I was aware that some 19th-century “scientists” were “invested in identifying presumed anatomical differences between the races to justify discrimination.” But I did not know that they posited that “that only the white race could achieve a pure, binary distinction between sexes. BIPOC people were dismissed as gender non-conforming and sex indistinct… They used this racist interpretation of evolutionary theory to define fixed norms and roles for men and women that still influence us today.”
A serious book
In the description of the book, the publisher notes a remarkable analysis by the author. “Kyla Schuller unearths the forgotten, multiethnic sciences of impressibility—the capacity to be transformed by one’s environment and experiences—to uncover how biopower developed in the United States… Her historical and theoretical work exposes the overlooked role of sex difference in population management and the optimization of life, illuminating how models of binary sex function as one of the key mechanisms of racializing power.” Got that?
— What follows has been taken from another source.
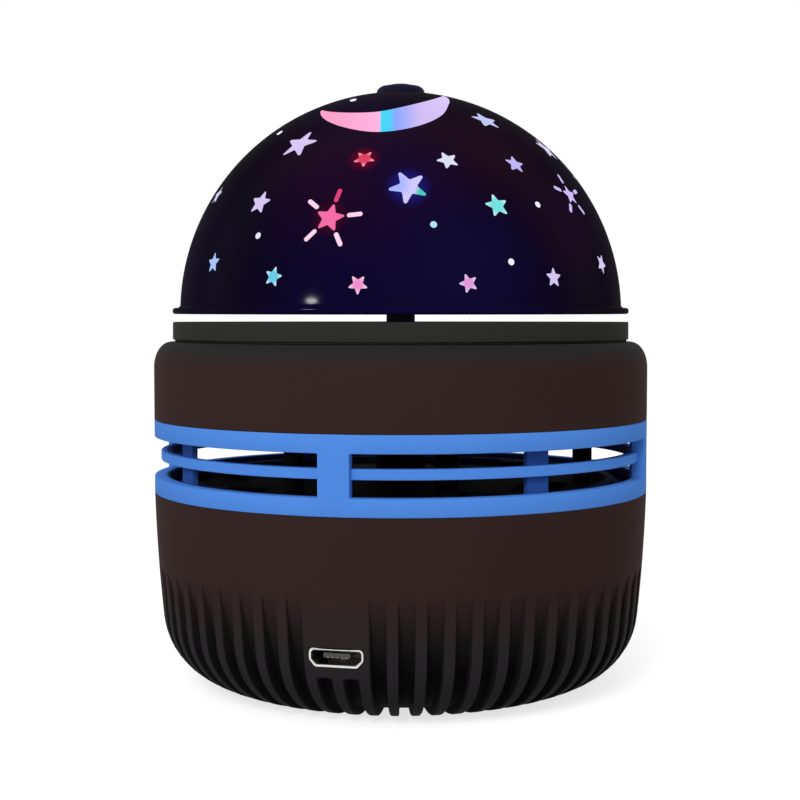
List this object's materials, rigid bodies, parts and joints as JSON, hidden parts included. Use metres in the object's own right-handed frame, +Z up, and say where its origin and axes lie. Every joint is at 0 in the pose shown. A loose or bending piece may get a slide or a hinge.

“Schuller thereby overturns long-accepted frameworks of the nature of race and sex difference, offers key corrective insights to modern debates surrounding the equation of racism with determinism and the liberatory potential of ideas about the plasticity of the body, and reframes contemporary notions of sentiment, affect, sexuality, evolution, and heredity.” There are some impressive reviews cited for The Biopolitics of Feeling.
Fat shaming and racism
Since my daughter pointed out something I didn’t know, I shared with her an article I had only recently come across. CBSN has a piece called The racial origins of fat stigma.
“Fatness wasn’t always culturally undesirable in the Western world. … As the art and fashion historian Anne Hollander wrote in a New York Times article from 1977, ‘The look of actual human bodies obviously changes very little through history. But the look of ideal bodies changes a great deal all the time.'”
While the… article considers the switch to thinness as the preferable body type to be part of “a period of revolution in both taste and politics” in the late 18th century, Sabrina Strings’ research traces how that ‘revolution’ is actually rooted in slavery and Protestantism.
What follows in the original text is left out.